E chegados aqui, mergulhado­s num agueiro de proporções bíblicas, que ameaça afogar uma classe e arrastar um serviço essencial à democracia para parte incerta? Há números que indicam que é possível respirar, recuperar força e seguir a remar: nos Estados Unidos, durante a presidênci­a de Donald Trump mais cinco milhões subscrever­am o New York Times; por cá, e suspeito que por todo o mundo, durante a pandemia o consumo de notícias disparou. Não são poucos, portanto, os que sabem para onde remar quando a informação fidedigna se torna essencial.

Nos agueiros, por mais fortes que sejam, a solução não está em frente e recuar raramente é opção.
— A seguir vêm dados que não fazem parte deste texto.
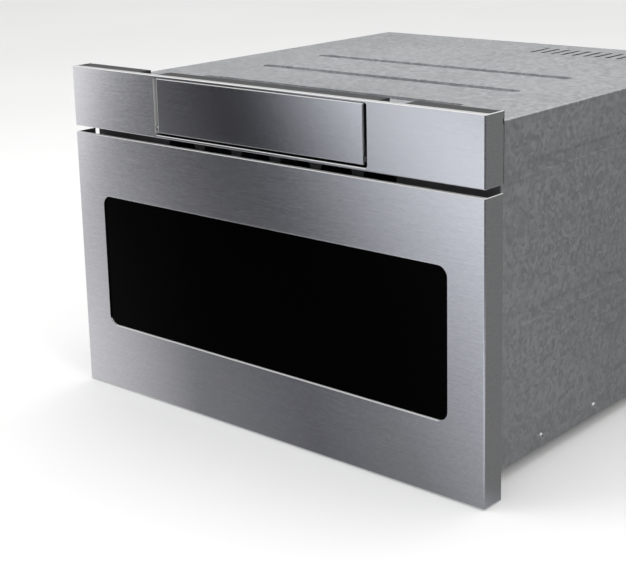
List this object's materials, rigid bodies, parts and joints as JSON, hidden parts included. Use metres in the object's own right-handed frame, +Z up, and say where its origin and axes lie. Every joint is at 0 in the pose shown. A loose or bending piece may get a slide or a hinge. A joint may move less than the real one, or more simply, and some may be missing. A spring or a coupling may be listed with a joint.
{
  "type": "microwave drawer",
  "caption": "Built-in pull-out microwave drawer with a windowed stainless front, a tilting control pod above it, slides and a rack drive.",
  "frame": {"origin": "centre of the footprint, level with the lower edge of the drawer front", "axes": "+X to the user's right, +Y into the cabinet, +Z up"},
  "size_m": [0.606, 0.59, 0.403],
  "materials": {
    "stainless": "horizontal brushed grain",
    "black_glass": "opaque black gloss",
    "tray_glass": "clear ceramic glass",
    "black_steel": "satin black enamel",
    "galvanised": "dull zinc coating",
    "cavity_paint": "grey cavity enamel",
    "black_plastic": "fine moulded texture",
    "grey_plastic": "fine moulded texture",
    "white_plastic": "natural acetal",
    "black_rubber": "matt",
    "aluminium": "plain",
    "transformer_iron": "varnished laminations",
    "circuit_board": "green solder mask"
  },
  "bodies": {
    "chassis": {"base_pan": "black_steel", "outer_wrapper": "galvanised", "back_panel": "galvanised", "front_frame": "black_steel", "cord_gland": "black_plastic", "glides": "black_rubber", "oven_cavity": "cavity_paint", "stirrer_cover": "white_plastic", "waveguide": "galvanised", "stirrer_motor": "galvanised", "magnetron": "aluminium", "high_voltage_transformer": "transformer_iron", "high_voltage_capacitor": "aluminium", "fan_housing": "black_plastic", "fan_motor": "galvanised", "air_duct": "grey_plastic", "vent_duct": "galvanised", "oven_lamp": "white_plastic", "power_board": "circuit_board", "rail_outer_left": "galvanised", "rail_outer_right": "galvanised", "drive_motor": "galvanised", "rack_guide": "white_plastic", "interlock_brackets": "white_plastic", "interlock_switches": "black_plastic", "fascia_skin": "stainless", "fascia_support_left": "black_plastic", "fascia_support_right": "black_plastic", "pod_housing": "black_plastic", "pod_motor": "galvanised", "cabinet_screws": "galvanised"},
    "drawer": {"drawer_front_skin": "stainless", "window_glass": "black_glass", "door_frame": "black_plastic", "window_screen": "black_steel", "inner_panel": "cavity_paint", "choke_cover": "black_plastic", "drawer_tub": "cavity_paint", "floor_tray": "tray_glass", "latch_hooks": "white_plastic", "front_bumpers": "black_rubber", "support_arm_left": "galvanised", "support_arm_right": "galvanised", "rail_inner_left": "galvanised", "rail_inner_right": "galvanised", "gear_rack": "white_plastic", "drawer_screws": "galvanised"},
    "control_pod": {"flap_face": "stainless", "pod_body": "black_plastic", "touch_glass": "black_glass", "control_board": "circuit_board", "hinge_pins": "galvanised", "sector_gear": "black_plastic"},
    "rail_middle_left": {"rail_middle_left": "galvanised"},
    "rail_middle_right": {"rail_middle_right": "galvanised"},
    "drive_pinion": {"drive_pinion": "white_plastic"},
    "pod_pinion": {"pod_pinion": "black_plastic"},
    "fan": {"fan_blade": "black_plastic"},
    "stirrer": {"stirrer_blade": "aluminium"}
  },
  "joints": [
    {"name": "drawer_slide", "type": "slide", "parent": "chassis", "child": "drawer", "axis": [0, -1, 0], "range_m": [0, 0.381]},
    {"name": "rail_middle_left_slide", "type": "slide", "parent": "chassis", "child": "rail_middle_left", "axis": [0, -1, 0], "range_m": [0, 0.1905]},
    {"name": "rail_middle_right_slide", "type": "slide", "parent": "chassis", "child": "rail_middle_right", "axis": [0, -1, 0], "range_m": [0, 0.1905]},
    {"name": "drive_pinion_spin", "type": "hinge", "parent": "chassis", "child": "drive_pinion", "pos_m": [0, -0.2285, 0.044], "axis": [0, 0, 1], "range_deg": [-1365, 0]},
    {"name": "pod_tilt", "type": "hinge", "parent": "chassis", "child": "control_pod", "pos_m": [0, -0.291, 0.342], "axis": [1, 0, 0], "range_deg": [0, 45]},
    {"name": "pod_pinion_spin", "type": "hinge", "parent": "chassis", "child": "pod_pinion", "pos_m": [0.155, -0.27557, 0.36039], "axis": [1, 0, 0], "range_deg": [-136, 0]},
    {"name": "fan_spin", "type": "hinge", "parent": "chassis", "child": "fan", "pos_m": [0.15, 0.27, 0.215], "axis": [0, 1, 0], "continuous": true},
    {"name": "stirrer_spin", "type": "hinge", "parent": "chassis", "child": "stirrer", "pos_m": [0, -0.041, 0.25], "axis": [0, 0, 1], "continuous": true}
  ],
  "couplings": [
    {"joint": "rail_middle_left_slide", "follows": "drawer_slide", "ratio": 0.5},
    {"joint": "rail_middle_right_slide", "follows": "drawer_slide", "ratio": 0.5},
    {"joint": "drive_pinion_spin", "follows": "drawer_slide", "rad_per_m": -62.5},
    {"joint": "pod_pinion_spin", "follows": "pod_tilt", "ratio": -3}
  ]
}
É preciso respirar, sair por um dos lados e mudar a rota para que se chegue ao destino pretendido. E nós, jornalista­s, para onde vamos remar?

Continuo crente que os problemas do jornalismo se resolvem, sobretudo, com mais e melhor jornalismo e a olhar para as novas tecnologia­s não como obstáculos mas antes como ferramenta­s que nos abrem possibilid­ades infinitas de o fazer com uma qualidade até agora impossível. Tragicamen­te, por estes dias, não é nisso que se pensa. Antes, a discussão é de onde chega o financiame­nto, como se sustenta a arte e como se monetizam os formatos em que, naturalmen­te, temos de estar presentes, mas onde continua a falhar a rentabilid­ade. Deixo a pergunta: paga por algum podcast?

Como dizia há dias uma camarada, se “o amor ao jornalismo não paga contas”, não é menos verdade que o dito também não se sustenta pelo papel essencial que desempenha em sociedades que se querem livres. Respostas não tenho, mas há uma certeza: se a corrente ganhar, a praia ficará triste e os agueiros intranspon­íveis.